The first post that I ever wrote for gu.e was about Snuggies. Hopefully, the last time you thought about those fleece garbage sacks with arm holes was when you were adding them to the pile of “Christmas Gifts To Be Returned Without Receipts.”
Thanks to Target’s unaccommodating return policy, you probably had to put your pile of cult costumes in a garage sale. You felt lucky to get a buck each for them.
If your family’s token giver of bad gifts monogrammed those matching His and Hers Snuggies, then you probably felt obligated to keep them. With your initials on them, those Snuggies have zero value. Cheap, synthetic fleece manufactured in China doesn’t absorb water very well, so you can’t wash your car with them.
That inaugural rant about Snuggies paved the way for other posts about bad products. The Hug Me Pillow, Peekaru, and the Buzz Lightyear Funtime Tumbler all had me shaking my head and wondering just how long the United States of America can survive. Then again, the entrepreneur who sold jewelry made from the ashes of dead pets was Japanese. Like poison ivy, bad products start somewhere and pop up all over the place.
Several days ago, my friend Catherine sent me a link to a commercial on YouTube for a new product called Forever Lazy. These frumpy fleece coveralls win the award for Latest Clothing Gimmick Guaranteed To Sell Like Hotdogs At A Football Game.
What this adult onesie has in common with other shockingly stupid products is what such items truly cost the buyer—not $29.95 plus Shipping and Handling but dignity. If you aren’t ashamed to wear one of these, then you lost your self-respect a long time ago, probably during a drinking binge during college.
We’ve come to expect ludicrous selling points in infomercials, but the Forever Lazy sets a new standard for marketing mediocrity.
· “Turning up the heat costs money and wrestling with blankets is silly. This one’s too big. That one’s too small.”
Hmm. I can’t ever remember thinking, “Get me out of this blanket! It’s too big.”
Blankets aren’t mortal foes. They are sheets of fabric that lays on top of your body wherever you put it. When you want no longer want the blanket, you throw it off you. It’s really that simple. Blankets aren’t fishing nets or bad girlfriends.
· “If you wanna stay warm, you need Forever Lazy: the one-piece, lie around, lounge around, full body lazywear!”
If I want to stay warm, I can use the heater in my house. If I can’t afford my utilities bill, I obviously have more pressing concerns that trying to save money by wasting it on tasteless clothing.
Another thing: the word one-piece should only come up when grandmas discuss bathing suits. If a business has to create a new category—“lazywear”—to give its garments a reason to exist, then it should also invest in landfills. That’s where the products will end up, and you know that synthetic fleece won’t biodegrade for several million years. This business model would be helpful for other businesses as well. Krystal could sell both gut-bomb burgers and antacids.
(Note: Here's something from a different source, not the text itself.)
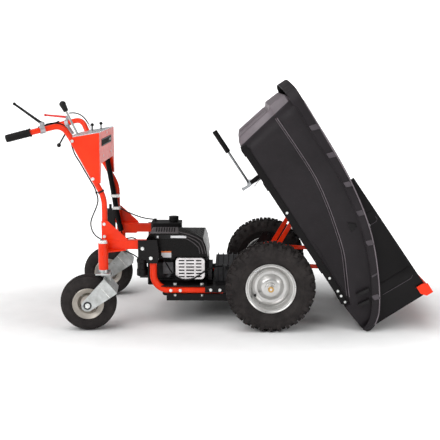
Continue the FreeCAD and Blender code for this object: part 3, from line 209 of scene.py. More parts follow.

A group of guys watching a football game in fleece onesies? This doesn’t happen. This whole scene is a farce. I sometimes watch football with friends. What do I wear? Jeans and a shirt. What do they wear? Jeans and a shirt.
This clip from the infomercial provides a fine example of the dark side of marketing: “putting lipstick on a pig.”
· “Zippered hatches in front and back for great escapes when nature calls.”
As a grown man, I avoid doing my business out of “hatches.” I don’t wear unitards. I don’t wear singlets. I might wear a wetsuit if I were in cold water or coveralls if I were going skydiving or working on engines. I’ll wear chest waders when I’m fly fishing in the fall and winter.
The only time I would ever justify evacuating any organ through a hatch would be if I were living in the International Space Station. Astronauts can wear diapers and throw snowballs at the Queen of England because they’re that cool.
But when the urge strikes the rest of us, the simple method will suffice, dropping our trousers. Since when was using the restroom difficult?
Maybe Forever Lazy can also feed me a bottle and wipe my bottom. Maybe it could clip fingernails and wipe spittle from my chin.
Is anyone really that lazy?
I don’t need hatches. I am a man. I have two hands to undo buttons and unzip zippers. Anytime I need to relieve myself, I am happy to spend five seconds to perform this simple action, and if I lose that ability, I will pay someone else to help me. Keeping my self-respect will be worth the expense. If I ever make the decision to dress like a slob, I’ll do it the old-fashioned way in gray sweat pants with elastic in the ankles and t-shirts greasy with fried chicken.
The informercial insults our intelligence. All the people in it are attractive. They’re actors and models. In other words, these are the last people who would swaddle themselves, eat Spam, and watch campy horror movies.
The people behind Forever Lazy should be made to wear these baggy, beltless blights as punishment for their avarice and stupidity.